WRITTEN TASK >> Find the string "picture" in the listing and report every line that has it.

Entries with model source code
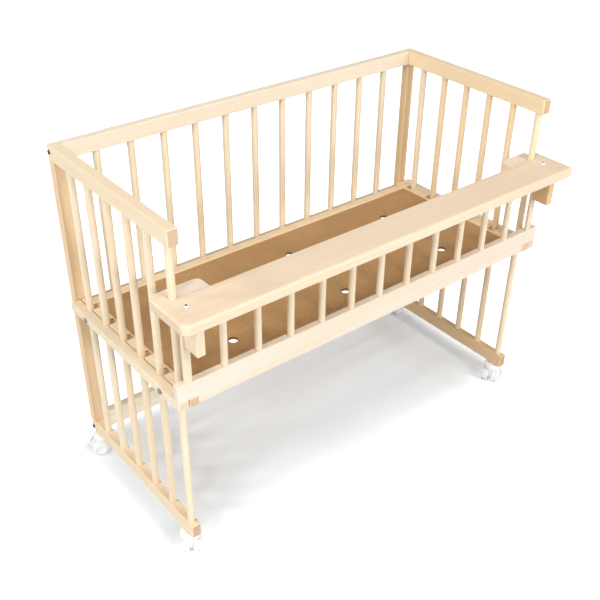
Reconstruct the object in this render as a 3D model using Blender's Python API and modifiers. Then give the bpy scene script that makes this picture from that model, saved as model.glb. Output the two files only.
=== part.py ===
"""Wooden bedside crib on casters, with a height-adjustable bed base and a lift-off barrier.

Metres, +Z up, the crib's length along X, its barrier at -Y, its origin on the floor
under the middle of its overall box.
"""

import math

import bmesh
import bpy
from mathutils import Matrix, Vector

# Overall frame
frame_length = 0.9528
frame_depth = 0.429
frame_height = 0.763
caster_height = 0.054

# Rails and posts of the frame
rail_thickness = 0.022
top_rail_height = 0.032
bottom_rail_thickness = 0.020
bottom_rail_height = 0.032
back_rail_thickness = 0.0205
lower_back_rail_height = 0.045
mid_rail_height = 0.030
mid_rail_drop = 0.016

# Spindles
spindle_diameter = 0.015
spindle_socket_depth = 0.008
front_spindle_inset = 0.0185
rear_spindle_inset = 0.044
back_spindle_inset = 0.0724
barrier_spindle_diameter = 0.014
end_spindle_count = 6
back_spindle_count = 11
spindle_sides = 16

# Bed base
base_front_overhang = 0.0125
base_back_clearance = 0.0015
comb_height = 0.018
comb_width = 0.022
clamp_bar_width = 0.022
clamp_slit = 0.002
pocket_depth = 0.0185
pocket_width = 0.017
rear_rail_width = 0.0205
rear_rail_inset = 0.010
front_rail_width = 0.020
front_rail_height = 0.018
panel_thickness = 0.006
panel_recess = 0.004
panel_groove_depth = 0.0025
vent_diameter = 0.020
vent_pitch_along = 0.2935
vent_pitch_across = 0.195
vents_along = 3
vents_back_of_middle = 0.0035

# Clamp bolts of the bed base
bolt_shank_diameter = 0.006
bolt_head_diameter = 0.0125
bolt_head_height = 0.002
bolt_end_wall = 0.006
bolt_sides = 16
rear_bolt_share = 0.33
front_bolt_share = 0.5

# Barrier
board_thickness = 0.016
board_height = 0.054
board_drop = 0.016
board_seam_height = 0.0015
board_seam_depth = 0.007
barrier_height = 0.204
shelf_below_top_rail = 0.106
shelf_end_overhang = 0.0236
shelf_overhang = 0.0705
shelf_depth = 0.0845
shelf_horn_depth = 0.024
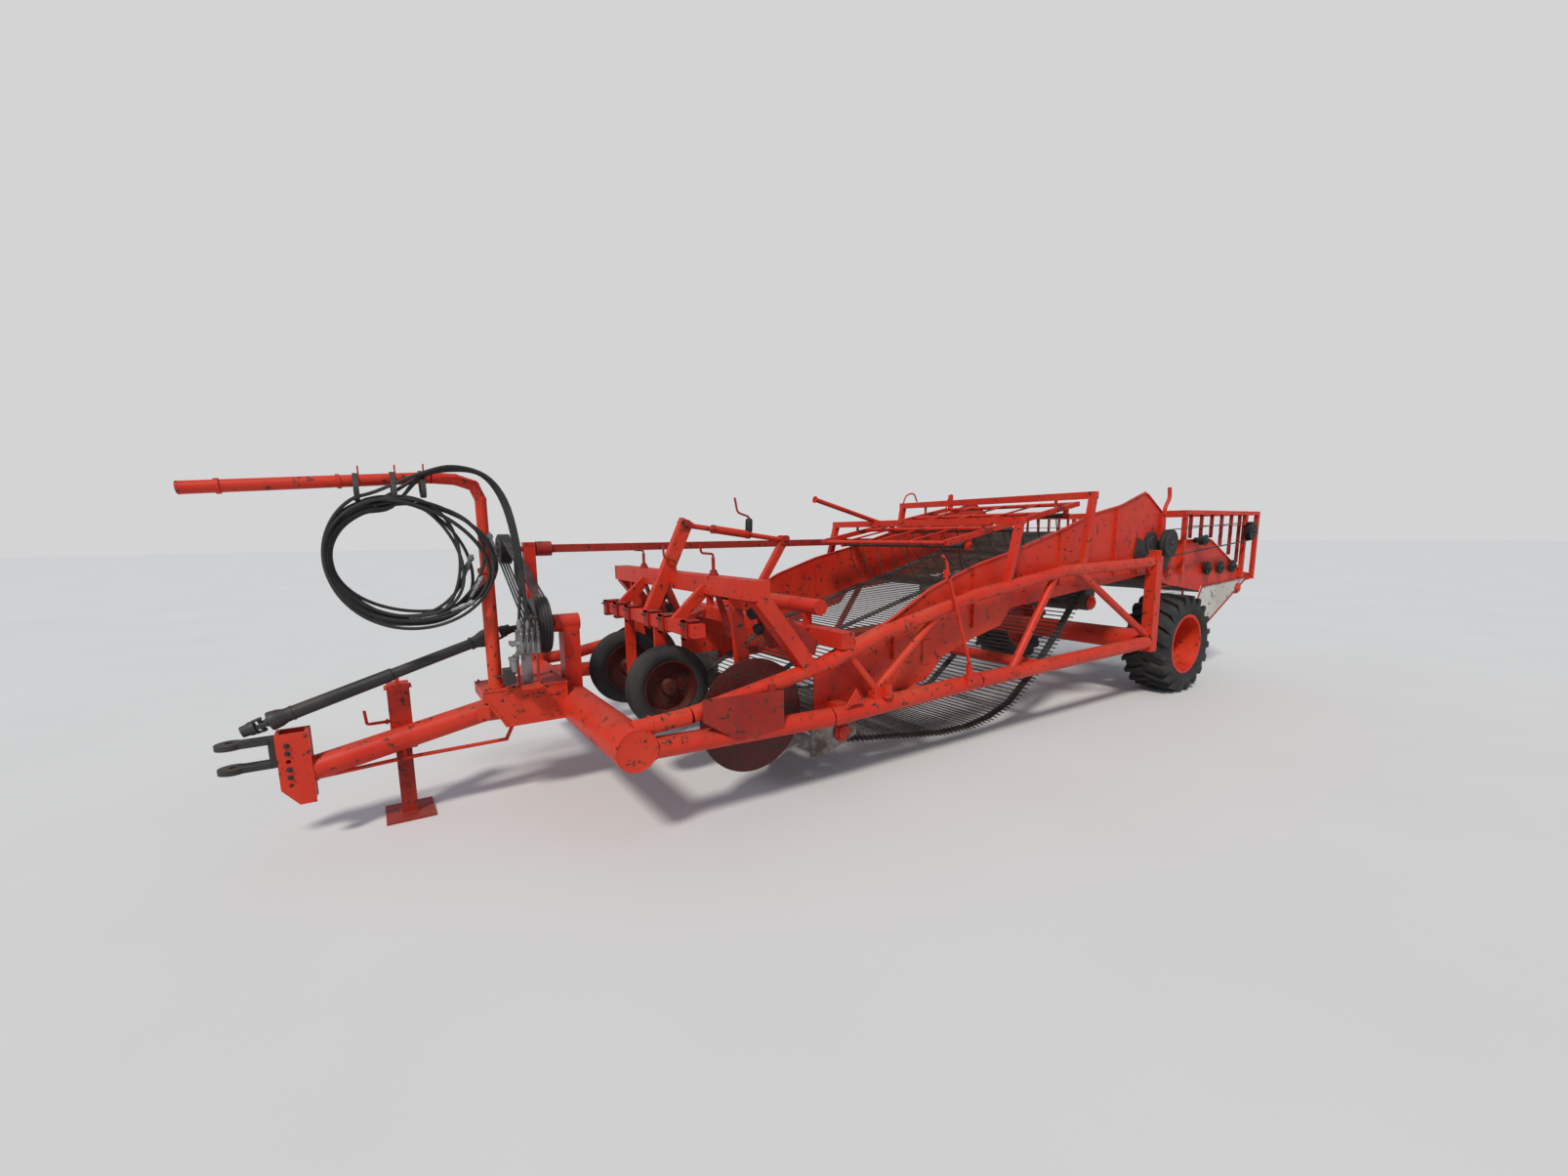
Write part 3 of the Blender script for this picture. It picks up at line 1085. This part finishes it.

COMPLETED EXERCISE >>
Reconstruct the object in this render as a 3D model using Blender's Python API and modifiers. Then give the bpy scene script that makes this picture from that model, saved as model.glb. Output the two files only.
Write part 3 of the Blender script for this picture. It picks up at line 1085. This part finishes it.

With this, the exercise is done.